Data items:

* * *

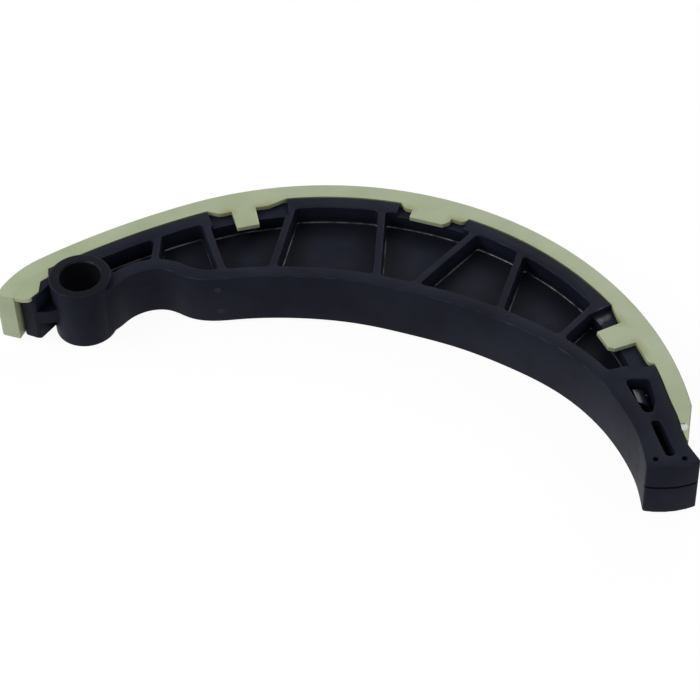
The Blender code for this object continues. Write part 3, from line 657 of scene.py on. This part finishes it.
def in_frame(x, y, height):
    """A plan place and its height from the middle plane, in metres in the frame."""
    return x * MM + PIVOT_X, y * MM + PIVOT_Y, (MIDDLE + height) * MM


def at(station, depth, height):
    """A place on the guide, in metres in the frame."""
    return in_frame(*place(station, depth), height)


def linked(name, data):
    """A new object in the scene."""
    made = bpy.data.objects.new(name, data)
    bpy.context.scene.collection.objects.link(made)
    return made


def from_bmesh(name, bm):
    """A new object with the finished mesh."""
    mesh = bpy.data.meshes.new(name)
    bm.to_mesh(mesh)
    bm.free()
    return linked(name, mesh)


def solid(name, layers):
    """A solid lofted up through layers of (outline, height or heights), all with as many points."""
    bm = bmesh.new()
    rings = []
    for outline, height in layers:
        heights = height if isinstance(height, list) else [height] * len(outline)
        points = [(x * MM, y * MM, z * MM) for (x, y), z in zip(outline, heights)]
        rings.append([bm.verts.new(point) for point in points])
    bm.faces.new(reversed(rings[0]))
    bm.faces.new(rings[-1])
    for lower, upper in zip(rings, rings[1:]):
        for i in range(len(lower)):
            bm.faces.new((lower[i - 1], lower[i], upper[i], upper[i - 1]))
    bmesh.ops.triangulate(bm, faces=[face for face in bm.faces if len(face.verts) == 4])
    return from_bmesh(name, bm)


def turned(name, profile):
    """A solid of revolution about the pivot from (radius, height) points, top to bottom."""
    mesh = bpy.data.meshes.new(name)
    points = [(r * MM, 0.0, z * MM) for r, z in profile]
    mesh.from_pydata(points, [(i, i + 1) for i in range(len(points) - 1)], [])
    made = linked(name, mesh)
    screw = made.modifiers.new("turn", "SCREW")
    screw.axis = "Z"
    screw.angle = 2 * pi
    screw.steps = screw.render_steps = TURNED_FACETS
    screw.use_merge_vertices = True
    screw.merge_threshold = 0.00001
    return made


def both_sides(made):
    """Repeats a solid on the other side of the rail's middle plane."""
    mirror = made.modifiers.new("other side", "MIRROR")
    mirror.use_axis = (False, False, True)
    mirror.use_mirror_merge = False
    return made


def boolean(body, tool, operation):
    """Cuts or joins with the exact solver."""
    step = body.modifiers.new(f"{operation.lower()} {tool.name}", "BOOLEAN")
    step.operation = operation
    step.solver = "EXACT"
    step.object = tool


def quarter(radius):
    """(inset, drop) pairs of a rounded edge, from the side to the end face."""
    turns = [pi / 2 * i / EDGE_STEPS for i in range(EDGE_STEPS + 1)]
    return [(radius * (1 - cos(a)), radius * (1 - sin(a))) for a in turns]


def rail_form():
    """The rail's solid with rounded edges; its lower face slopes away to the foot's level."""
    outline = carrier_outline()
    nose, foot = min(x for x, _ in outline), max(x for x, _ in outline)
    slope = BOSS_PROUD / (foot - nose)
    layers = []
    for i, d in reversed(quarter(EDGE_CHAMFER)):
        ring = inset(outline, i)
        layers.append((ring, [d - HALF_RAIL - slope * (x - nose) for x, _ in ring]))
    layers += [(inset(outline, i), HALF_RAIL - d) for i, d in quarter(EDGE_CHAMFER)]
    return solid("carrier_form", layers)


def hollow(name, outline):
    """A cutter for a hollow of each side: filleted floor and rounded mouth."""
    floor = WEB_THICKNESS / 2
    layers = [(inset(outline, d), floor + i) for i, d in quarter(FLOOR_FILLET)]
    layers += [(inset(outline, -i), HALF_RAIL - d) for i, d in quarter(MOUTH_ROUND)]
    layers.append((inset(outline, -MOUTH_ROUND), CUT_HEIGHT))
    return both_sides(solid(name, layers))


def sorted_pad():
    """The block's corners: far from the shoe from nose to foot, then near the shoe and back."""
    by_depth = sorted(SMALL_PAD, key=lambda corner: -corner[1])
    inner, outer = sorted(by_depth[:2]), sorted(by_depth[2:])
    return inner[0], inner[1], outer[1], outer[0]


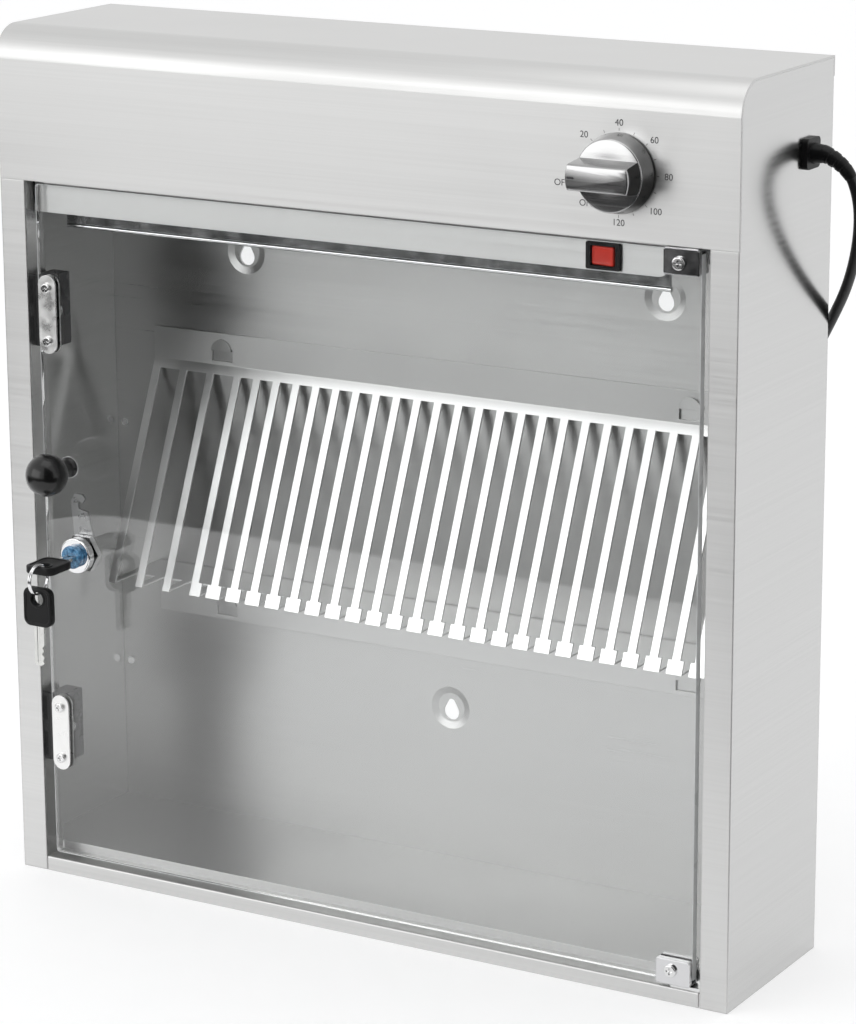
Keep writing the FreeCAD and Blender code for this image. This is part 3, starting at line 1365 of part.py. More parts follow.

* * *

**WHAT TO PRODUCE**.
Restate each entry exactly, skipping none.

**OUTPUT FOR THIS TASK**.
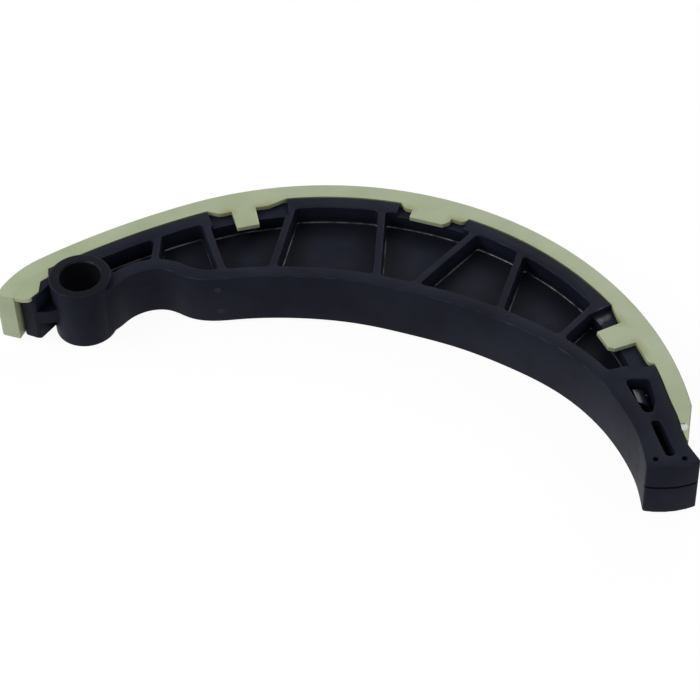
The Blender code for this object continues. Write part 3, from line 657 of scene.py on. This part finishes it.
def in_frame(x, y, height):
    """A plan place and its height from the middle plane, in metres in the frame."""
    return x * MM + PIVOT_X, y * MM + PIVOT_Y, (MIDDLE + height) * MM


def at(station, depth, height):
    """A place on the guide, in metres in the frame."""
    return in_frame(*place(station, depth), height)


def linked(name, data):
    """A new object in the scene."""
    made = bpy.data.objects.new(name, data)
    bpy.context.scene.collection.objects.link(made)
    return made


def from_bmesh(name, bm):
    """A new object with the finished mesh."""
    mesh = bpy.data.meshes.new(name)
    bm.to_mesh(mesh)
    bm.free()
    return linked(name, mesh)


def solid(name, layers):
    """A solid lofted up through layers of (outline, height or heights), all with as many points."""
    bm = bmesh.new()
    rings = []
    for outline, height in layers:
        heights = height if isinstance(height, list) else [height] * len(outline)
        points = [(x * MM, y * MM, z * MM) for (x, y), z in zip(outline, heights)]
        rings.append([bm.verts.new(point) for point in points])
    bm.faces.new(reversed(rings[0]))
    bm.faces.new(rings[-1])
    for lower, upper in zip(rings, rings[1:]):
        for i in range(len(lower)):
            bm.faces.new((lower[i - 1], lower[i], upper[i], upper[i - 1]))
    bmesh.ops.triangulate(bm, faces=[face for face in bm.faces if len(face.verts) == 4])
    return from_bmesh(name, bm)


def turned(name, profile):
    """A solid of revolution about the pivot from (radius, height) points, top to bottom."""
    mesh = bpy.data.meshes.new(name)
    points = [(r * MM, 0.0, z * MM) for r, z in profile]
    mesh.from_pydata(points, [(i, i + 1) for i in range(len(points) - 1)], [])
    made = linked(name, mesh)
    screw = made.modifiers.new("turn", "SCREW")
    screw.axis = "Z"
    screw.angle = 2 * pi
    screw.steps = screw.render_steps = TURNED_FACETS
    screw.use_merge_vertices = True
    screw.merge_threshold = 0.00001
    return made


def both_sides(made):
    """Repeats a solid on the other side of the rail's middle plane."""
    mirror = made.modifiers.new("other side", "MIRROR")
    mirror.use_axis = (False, False, True)
    mirror.use_mirror_merge = False
    return made


def boolean(body, tool, operation):
    """Cuts or joins with the exact solver."""
    step = body.modifiers.new(f"{operation.lower()} {tool.name}", "BOOLEAN")
    step.operation = operation
    step.solver = "EXACT"
    step.object = tool


def quarter(radius):
    """(inset, drop) pairs of a rounded edge, from the side to the end face."""
    turns = [pi / 2 * i / EDGE_STEPS for i in range(EDGE_STEPS + 1)]
    return [(radius * (1 - cos(a)), radius * (1 - sin(a))) for a in turns]


def rail_form():
    """The rail's solid with rounded edges; its lower face slopes away to the foot's level."""
    outline = carrier_outline()
    nose, foot = min(x for x, _ in outline), max(x for x, _ in outline)
    slope = BOSS_PROUD / (foot - nose)
    layers = []
    for i, d in reversed(quarter(EDGE_CHAMFER)):
        ring = inset(outline, i)
        layers.append((ring, [d - HALF_RAIL - slope * (x - nose) for x, _ in ring]))
    layers += [(inset(outline, i), HALF_RAIL - d) for i, d in quarter(EDGE_CHAMFER)]
    return solid("carrier_form", layers)


def hollow(name, outline):
    """A cutter for a hollow of each side: filleted floor and rounded mouth."""
    floor = WEB_THICKNESS / 2
    layers = [(inset(outline, d), floor + i) for i, d in quarter(FLOOR_FILLET)]
    layers += [(inset(outline, -i), HALF_RAIL - d) for i, d in quarter(MOUTH_ROUND)]
    layers.append((inset(outline, -MOUTH_ROUND), CUT_HEIGHT))
    return both_sides(solid(name, layers))


def sorted_pad():
    """The block's corners: far from the shoe from nose to foot, then near the shoe and back."""
    by_depth = sorted(SMALL_PAD, key=lambda corner: -corner[1])
    inner, outer = sorted(by_depth[:2]), sorted(by_depth[2:])
    return inner[0], inner[1], outer[1], outer[0]


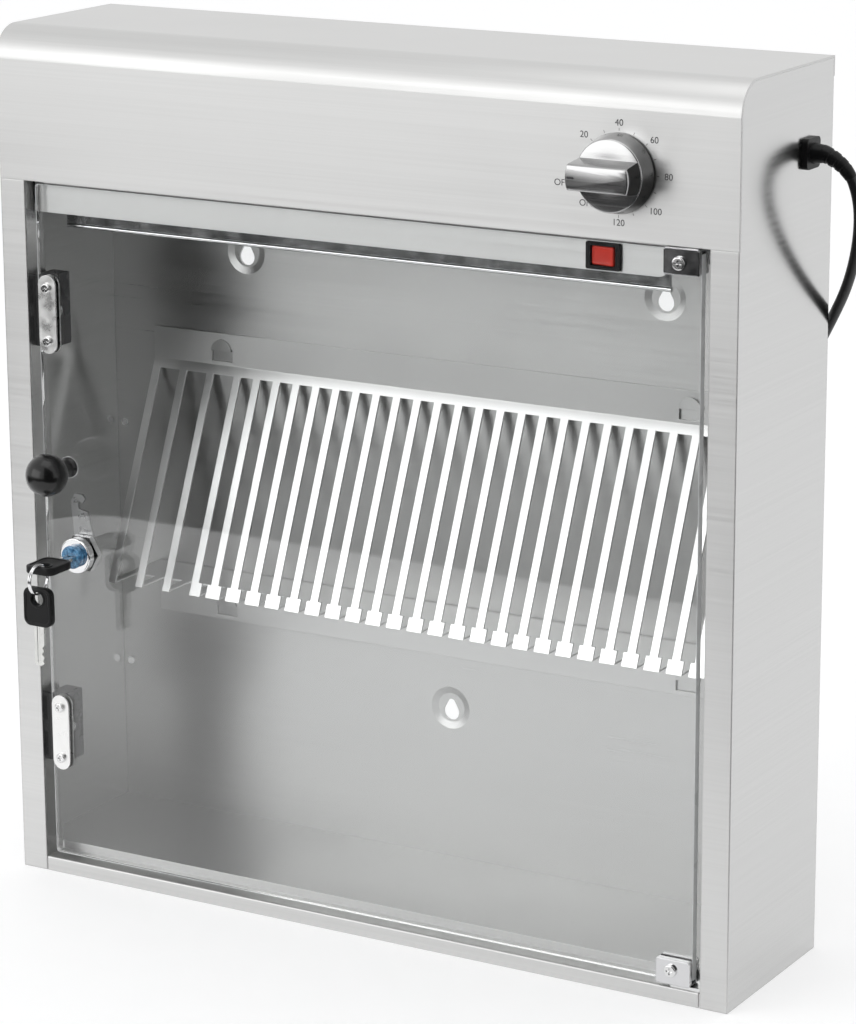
Keep writing the FreeCAD and Blender code for this image. This is part 3, starting at line 1365 of part.py. More parts follow.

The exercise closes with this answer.